Now he was watching, but was also being pulled downward to his knees with the boy. He could hear a voice commanding them both—could not hear actual words, but nonetheless understood what the voice was telling them to do.
Then a blink, a rush, a coming together, and Edmund and the boy were one again.
The vibrating was gone, but the calm remained.
And now there was only the buck’s bloody beating heart held out to him in his grandfather’s hands.
“Take it, Eddie,” said the old man. “You know what to do.”
Edmund took the heart from his grandfather and brought it to his lips. He did not pause to ponder its warmth, its wetness, and without hesitation sank his teeth deep into the twitching muscle, tore out a bite, and swallowed.
Chapter 46
When he was grown, Edmund would realize that the hunting trip was not only the last time his grandfather gave him the medicine in secret, but also the last time his grandfather gave him the medicine period. However, over the course of the two years following the hunting trip, Edmund began to wonder why his grandfather never offered him the medicine even after some of his really bad fights. Like the one with the catcher that got him kicked off his junior high school baseball team.

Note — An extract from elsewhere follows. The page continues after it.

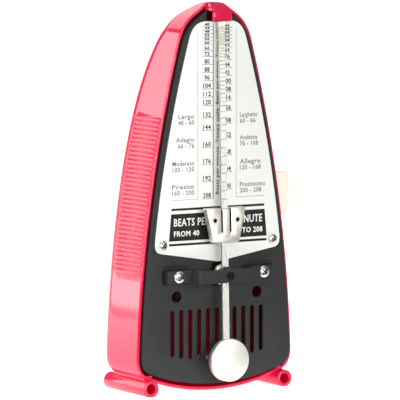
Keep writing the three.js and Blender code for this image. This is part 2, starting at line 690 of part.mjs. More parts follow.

Granted, Edmund threw the first punch, but the catcher had called Edmund a faggot because he didn’t feel like pitching hard that day. Edmund flew off the mound in a fury, but another player stepped in front of him just as he reached home plate, making Edmund’s punch go wild. The catcher, who was a big, fat kid, easily sidestepped their scuffle and tagged Edmund in the face—pushed the other player out of the way and tackled Edmund to the ground. He got in a few more punches before Edmund could connect with one of his own. And surely Edmund would have gotten the best of him had the coach and the other players not stepped in. But be- cause Edmund had thrown the first punch, he was told to gather up his things and never come back.
Claude Lambert had been really disappointed in his grandson for getting kicked off the baseball team. He even went down to the school and tried to reason with the coach, but the coach wouldn’t hear of taking Edmund back. Didn’t matter how good the kid was, he said. That kind of unsportsmanlike conduct simply would not be tolerated.